* Begin Supplied data *
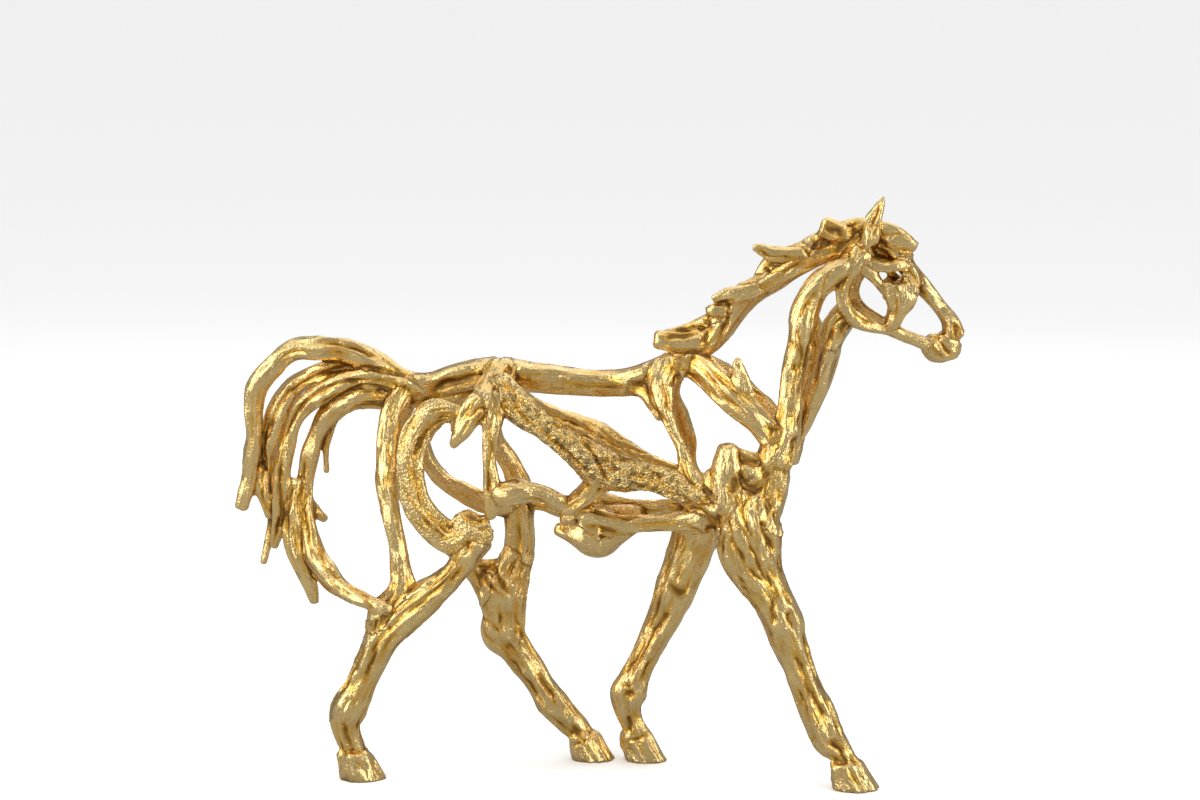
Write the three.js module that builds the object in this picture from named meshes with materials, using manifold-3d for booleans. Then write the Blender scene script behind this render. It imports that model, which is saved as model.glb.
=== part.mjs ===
import * as THREE from 'three';
import { mergeVertices } from 'three/addons/utils/BufferGeometryUtils.js';
import Module from 'manifold-3d';

// A walking horse, cast in one piece from resin: an openwork of lumpy hand-formed strands.
// Millimetres, +X towards the head, +Y towards the far side, +Z up, soles on Z = 0.

// Driving sizes
const LENGTH = 500;
const STANCE = 66;
const HOOF_LENGTH = 29;
const HOOF_WIDTH = 25;
const HOOF_HEIGHT = 18;
// A hoof's top as a share of its sole, and how far it leans back for each unit of height
const HOOF_TAPER = 0.74;
const HOOF_LEAN = 0.42;
const HOOF_SIDES = 10;

// The pose is a free form, kept as shares of the length. It is laid out on a perspective side drawing,
// ruled in squares that count from the drawing's top left corner.
const SQUARES_LONG = 729;
const SQUARE = LENGTH / SQUARES_LONG;
const DRAWING_MIDDLE = { across: 600, down: 400 };

// The eye that the drawing belongs to looks at a point over the middle of the figure.
const EYE_BACK = 4.4 * LENGTH;
const EYE_TURN = THREE.MathUtils.degToRad(4.6);
const EYE_DIP = THREE.MathUtils.degToRad(8.1);
const TARGET_HEIGHT = 0.522 * LENGTH;
const SIGHT = new THREE.Vector3(
  -Math.sin(EYE_TURN) * Math.cos(EYE_DIP),
  Math.cos(EYE_TURN) * Math.cos(EYE_DIP),
  -Math.sin(EYE_DIP),
);
const SIGHT_RIGHT = new THREE.Vector3(Math.cos(EYE_TURN), Math.sin(EYE_TURN), 0);
const SIGHT_UP = new THREE.Vector3().crossVectors(SIGHT_RIGHT, SIGHT);
const EYE_POINT = new THREE.Vector3(0, 0, TARGET_HEIGHT).addScaledVector(SIGHT, -EYE_BACK);

// Half the stance, in squares: how far the feet stand from the figure's middle plane.
const FOOT = STANCE / 2 / SQUARE;
const NEAR = -1;
const FAR = 1;

// Where the drawing's ground line lies for the near feet and for the far feet
const NEAR_SOLE_DOWN = 781;
const FAR_SOLE_DOWN = 758;

// Hand-formed look: how far a strand's radius wavers, how its waver runs along and around it,
// and how far its facets wind round at each step.
const WAVER = 0.06;
const WAVER_ALONG = 2.3;
const WAVER_AROUND = 3;
const WIND = 0.3;

// How far a strand's rounded end stands out, as a share of its last half width
const END_ROUND = 0.45;

// A faceted section is drawn a little wider than its strand, because its flats lie inside the round.
const FACET_GAIN = 1.07;

// Sides of a strand's section
const SIDES = 5;
const FINE_SIDES = 4;

// The spot behind a square of the drawing, at a depth from the middle plane (far side positive, in squares).
function place(across, down, depth) {
  const ray = SIGHT.clone().multiplyScalar(EYE_BACK / SQUARE)
    .addScaledVector(SIGHT_RIGHT, across - DRAWING_MIDDLE.across)
    .addScaledVector(SIGHT_UP, DRAWING_MIDDLE.down - down);
  const reach = (depth * SQUARE - EYE_POINT.y) / ray.y;
  return EYE_POINT.clone().addScaledVector(ray, reach);
}

// The same spots on the other side of the middle plane.
function mirrored(spots) {
  return spots.map((spot) => ({ centre: spot.centre.clone().setY(-spot.centre.y), half: spot.half }));
}

// Each row of a layout is [across, down, depth, half width].
function laidOut(rows) {
  return rows.map(([across, down, depth, half]) => ({
    centre: place(across, down, depth),
    half: half * SQUARE,
  }));
}

// A geometry whose faces share their corners, so that it is one closed body.
function closed(geometry) {
  geometry.deleteAttribute('normal');
  geometry.deleteAttribute('uv');
  return mergeVertices(geometry);
}

// One strand: a ball bent along a smooth curve. `deep` is its half thickness as a share of its half width.
function bend(spots, { deep = 0.85, sides = SIDES } = {}) {
  const curve = new THREE.CatmullRomCurve3(spots.map((spot) => spot.centre), false, 'centripetal');
  const rings = spots.length;
  const rows = rings + 1;
  const geometry = closed(new THREE.SphereGeometry(1, sides, rows));
  const position = geometry.attributes.position;
  const across = new THREE.Vector3(0, 1, 0);
  const point = new THREE.Vector3();
  for (let index = 0; index < position.count; index += 1) {
    point.fromBufferAttribute(position, index);
    const row = Math.round(Math.acos(THREE.MathUtils.clamp(point.y, -1, 1)) / Math.PI * rows);
    const along = THREE.MathUtils.clamp((row - 1) / (rings - 1), 0, 1);
    const spoke = along * (spots.length - 1);
    const before = Math.min(Math.floor(spoke), spots.length - 2);
    const half = THREE.MathUtils.lerp(spots[before].half, spots[before + 1].half, spoke - before);
    const tangent = curve.getTangent(along);
    const wide = new THREE.Vector3().crossVectors(tangent, across).normalize();
    const thick = new THREE.Vector3().crossVectors(wide, tangent).normalize();
    const centre = curve.getPoint(along);
    if (row === 0 || row === rows) {
      point.copy(centre).addScaledVector(tangent, (row === 0 ? -END_ROUND : END_ROUND) * half);
    } else {
      const turn = WIND * row - Math.atan2(point.z, point.x);
      const radius = FACET_GAIN * half * (1 + WAVER * Math.sin(WAVER_ALONG * row + WAVER_AROUND * turn));
      point.copy(centre)
        .addScaledVector(wide, Math.cos(turn) * radius)
        .addScaledVector(thick, Math.sin(turn) * radius * deep);
    }
    position.setXYZ(index, point.x, point.y, point.z);
  }
  return geometry;
}

function strand(rows, form) {
  return [bend(laidOut(rows), form)];
}

function pair(rows, form) {
  const spots = laidOut(rows);
  return [bend(spots, form), bend(mirrored(spots), form)];
}

const FLAT = { deep: 0.6 };
const FINE = { sides: FINE_SIDES };
const FINE_FLAT = { sides: FINE_SIDES, deep: 0.6 };

function back() {
  return strand([
    [402, 386, 0, 13], [430, 384, 0, 12.5], [462, 376, 0, 14], [500, 373, 0, 15.5], [545, 379, 0, 14],
    [600, 383, 0, 12.5], [640, 379, 0, 15.5], [672, 366, 0, 15], [696, 356, 0, 12],
  ], { deep: 1.2 });
}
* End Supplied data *
Write each line above out exactly.

● Exercise result:
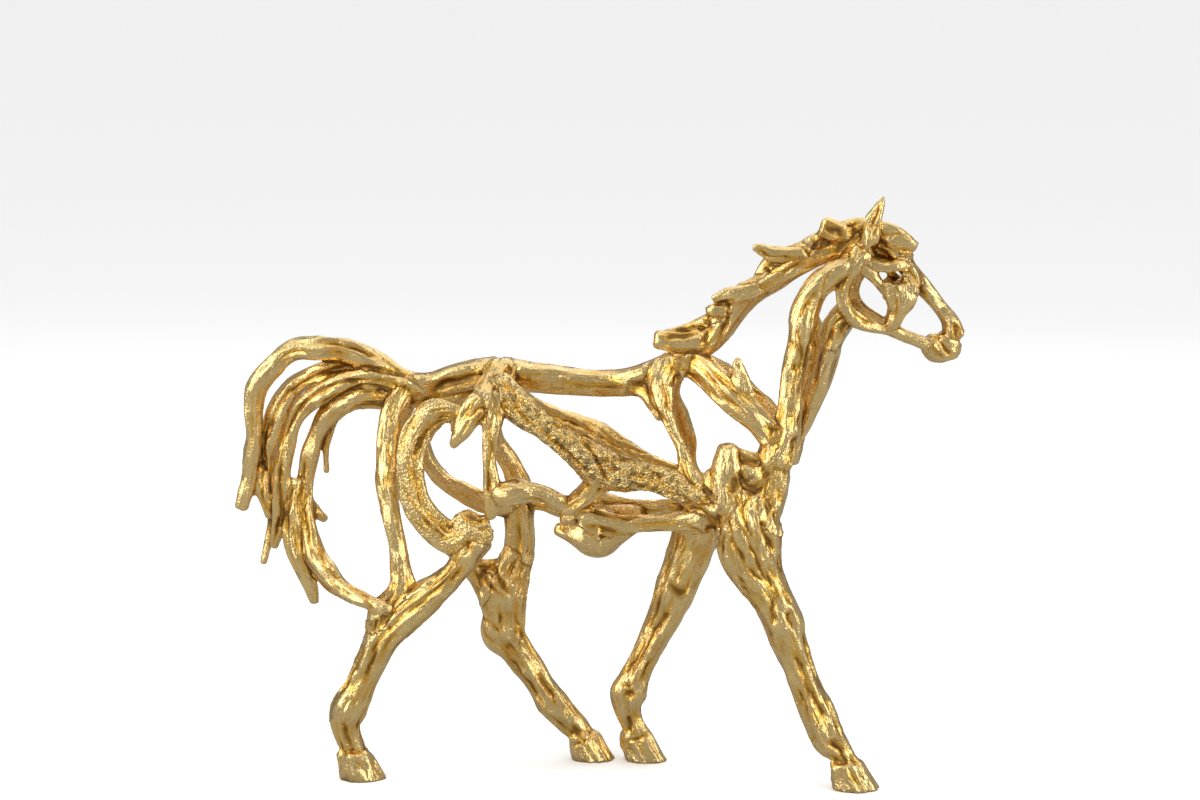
Write the three.js module that builds the object in this picture from named meshes with materials, using manifold-3d for booleans. Then write the Blender scene script behind this render. It imports that model, which is saved as model.glb.
=== part.mjs ===
import * as THREE from 'three';
import { mergeVertices } from 'three/addons/utils/BufferGeometryUtils.js';
import Module from 'manifold-3d';

// A walking horse, cast in one piece from resin: an openwork of lumpy hand-formed strands.
// Millimetres, +X towards the head, +Y towards the far side, +Z up, soles on Z = 0.

// Driving sizes
const LENGTH = 500;
const STANCE = 66;
const HOOF_LENGTH = 29;
const HOOF_WIDTH = 25;
const HOOF_HEIGHT = 18;
// A hoof's top as a share of its sole, and how far it leans back for each unit of height
const HOOF_TAPER = 0.74;
const HOOF_LEAN = 0.42;
const HOOF_SIDES = 10;

// The pose is a free form, kept as shares of the length. It is laid out on a perspective side drawing,
// ruled in squares that count from the drawing's top left corner.
const SQUARES_LONG = 729;
const SQUARE = LENGTH / SQUARES_LONG;
const DRAWING_MIDDLE = { across: 600, down: 400 };

// The eye that the drawing belongs to looks at a point over the middle of the figure.
const EYE_BACK = 4.4 * LENGTH;
const EYE_TURN = THREE.MathUtils.degToRad(4.6);
const EYE_DIP = THREE.MathUtils.degToRad(8.1);
const TARGET_HEIGHT = 0.522 * LENGTH;
const SIGHT = new THREE.Vector3(
  -Math.sin(EYE_TURN) * Math.cos(EYE_DIP),
  Math.cos(EYE_TURN) * Math.cos(EYE_DIP),
  -Math.sin(EYE_DIP),
);
const SIGHT_RIGHT = new THREE.Vector3(Math.cos(EYE_TURN), Math.sin(EYE_TURN), 0);
const SIGHT_UP = new THREE.Vector3().crossVectors(SIGHT_RIGHT, SIGHT);
const EYE_POINT = new THREE.Vector3(0, 0, TARGET_HEIGHT).addScaledVector(SIGHT, -EYE_BACK);

// Half the stance, in squares: how far the feet stand from the figure's middle plane.
const FOOT = STANCE / 2 / SQUARE;
const NEAR = -1;
const FAR = 1;

// Where the drawing's ground line lies for the near feet and for the far feet
const NEAR_SOLE_DOWN = 781;
const FAR_SOLE_DOWN = 758;

// Hand-formed look: how far a strand's radius wavers, how its waver runs along and around it,
// and how far its facets wind round at each step.
const WAVER = 0.06;
const WAVER_ALONG = 2.3;
const WAVER_AROUND = 3;
const WIND = 0.3;

// How far a strand's rounded end stands out, as a share of its last half width
const END_ROUND = 0.45;

// A faceted section is drawn a little wider than its strand, because its flats lie inside the round.
const FACET_GAIN = 1.07;

// Sides of a strand's section
const SIDES = 5;
const FINE_SIDES = 4;

// The spot behind a square of the drawing, at a depth from the middle plane (far side positive, in squares).
function place(across, down, depth) {
  const ray = SIGHT.clone().multiplyScalar(EYE_BACK / SQUARE)
    .addScaledVector(SIGHT_RIGHT, across - DRAWING_MIDDLE.across)
    .addScaledVector(SIGHT_UP, DRAWING_MIDDLE.down - down);
  const reach = (depth * SQUARE - EYE_POINT.y) / ray.y;
  return EYE_POINT.clone().addScaledVector(ray, reach);
}

// The same spots on the other side of the middle plane.
function mirrored(spots) {
  return spots.map((spot) => ({ centre: spot.centre.clone().setY(-spot.centre.y), half: spot.half }));
}

// Each row of a layout is [across, down, depth, half width].
function laidOut(rows) {
  return rows.map(([across, down, depth, half]) => ({
    centre: place(across, down, depth),
    half: half * SQUARE,
  }));
}

// A geometry whose faces share their corners, so that it is one closed body.
function closed(geometry) {
  geometry.deleteAttribute('normal');
  geometry.deleteAttribute('uv');
  return mergeVertices(geometry);
}

// One strand: a ball bent along a smooth curve. `deep` is its half thickness as a share of its half width.
function bend(spots, { deep = 0.85, sides = SIDES } = {}) {
  const curve = new THREE.CatmullRomCurve3(spots.map((spot) => spot.centre), false, 'centripetal');
  const rings = spots.length;
  const rows = rings + 1;
  const geometry = closed(new THREE.SphereGeometry(1, sides, rows));
  const position = geometry.attributes.position;
  const across = new THREE.Vector3(0, 1, 0);
  const point = new THREE.Vector3();
  for (let index = 0; index < position.count; index += 1) {
    point.fromBufferAttribute(position, index);
    const row = Math.round(Math.acos(THREE.MathUtils.clamp(point.y, -1, 1)) / Math.PI * rows);
    const along = THREE.MathUtils.clamp((row - 1) / (rings - 1), 0, 1);
    const spoke = along * (spots.length - 1);
    const before = Math.min(Math.floor(spoke), spots.length - 2);
    const half = THREE.MathUtils.lerp(spots[before].half, spots[before + 1].half, spoke - before);
    const tangent = curve.getTangent(along);
    const wide = new THREE.Vector3().crossVectors(tangent, across).normalize();
    const thick = new THREE.Vector3().crossVectors(wide, tangent).normalize();
    const centre = curve.getPoint(along);
    if (row === 0 || row === rows) {
      point.copy(centre).addScaledVector(tangent, (row === 0 ? -END_ROUND : END_ROUND) * half);
    } else {
      const turn = WIND * row - Math.atan2(point.z, point.x);
      const radius = FACET_GAIN * half * (1 + WAVER * Math.sin(WAVER_ALONG * row + WAVER_AROUND * turn));
      point.copy(centre)
        .addScaledVector(wide, Math.cos(turn) * radius)
        .addScaledVector(thick, Math.sin(turn) * radius * deep);
    }
    position.setXYZ(index, point.x, point.y, point.z);
  }
  return geometry;
}

function strand(rows, form) {
  return [bend(laidOut(rows), form)];
}

function pair(rows, form) {
  const spots = laidOut(rows);
  return [bend(spots, form), bend(mirrored(spots), form)];
}

const FLAT = { deep: 0.6 };
const FINE = { sides: FINE_SIDES };
const FINE_FLAT = { sides: FINE_SIDES, deep: 0.6 };

function back() {
  return strand([
    [402, 386, 0, 13], [430, 384, 0, 12.5], [462, 376, 0, 14], [500, 373, 0, 15.5], [545, 379, 0, 14],
    [600, 383, 0, 12.5], [640, 379, 0, 15.5], [672, 366, 0, 15], [696, 356, 0, 12],
  ], { deep: 1.2 });
}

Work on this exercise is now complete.